世の中の腹立たしうむつかしう、片時あるべき心地もせで、ただいづちもいづちも行きもしなばやと思ふに、ただの紙のいと白う清げなるに、よき筆、白き色紙、みちのくに紙など得つれば、こよなうなぐさみて、さはれ、かくてしばしも生きてありぬべかんめりとなむおぼゆる(第二五九段)

 むしゃくしゃして片時も生きていたくなくて「何処でもいいから行ってしまいたい」と思う時、真っ白できれいな紙、上質の筆やみちのくの紙などが手に入ったら、すっかり癒やされてしまう。「まあいいか。もう少しこのまま生きていてみようかななんて気になってしまいます。と枕草子にある様に、清少納言は歌や文章を書くことが好きだったようです。自宅に引きこもっていた時、定子が上等な紙を二十枚包んで清少納言の下に送って来ます。これに何か書いてみなさいよ、早く出仕して見せてね、と云うことです。

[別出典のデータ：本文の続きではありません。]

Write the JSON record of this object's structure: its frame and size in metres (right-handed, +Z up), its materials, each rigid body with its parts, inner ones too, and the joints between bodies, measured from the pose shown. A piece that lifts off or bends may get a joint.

まことに、この紙を草子に作りなどもてさわぐに、むつかしき事もまぎるる心地して、をかしと心のうちにもおぼゆ。(第二五九段)

能因本の『枕草子』「跋文」には、
この草子は、私の目に見え心に思うことを、筋も通らずおかしなことも、寂しく家で過ごした折に、「誰も見るものか」と考えて、書き綴ったものだ。あいにく人様にとって不都合な言い過ごしになりそうな所もあるので、きちんと隠しておいたと思ったのに、「涙せきあへず洩らしつるかな」という歌のように世間に洩らしてしまった。

とあり、かくて『枕草子』は清少納言の「引きこもり」の中で誕生します。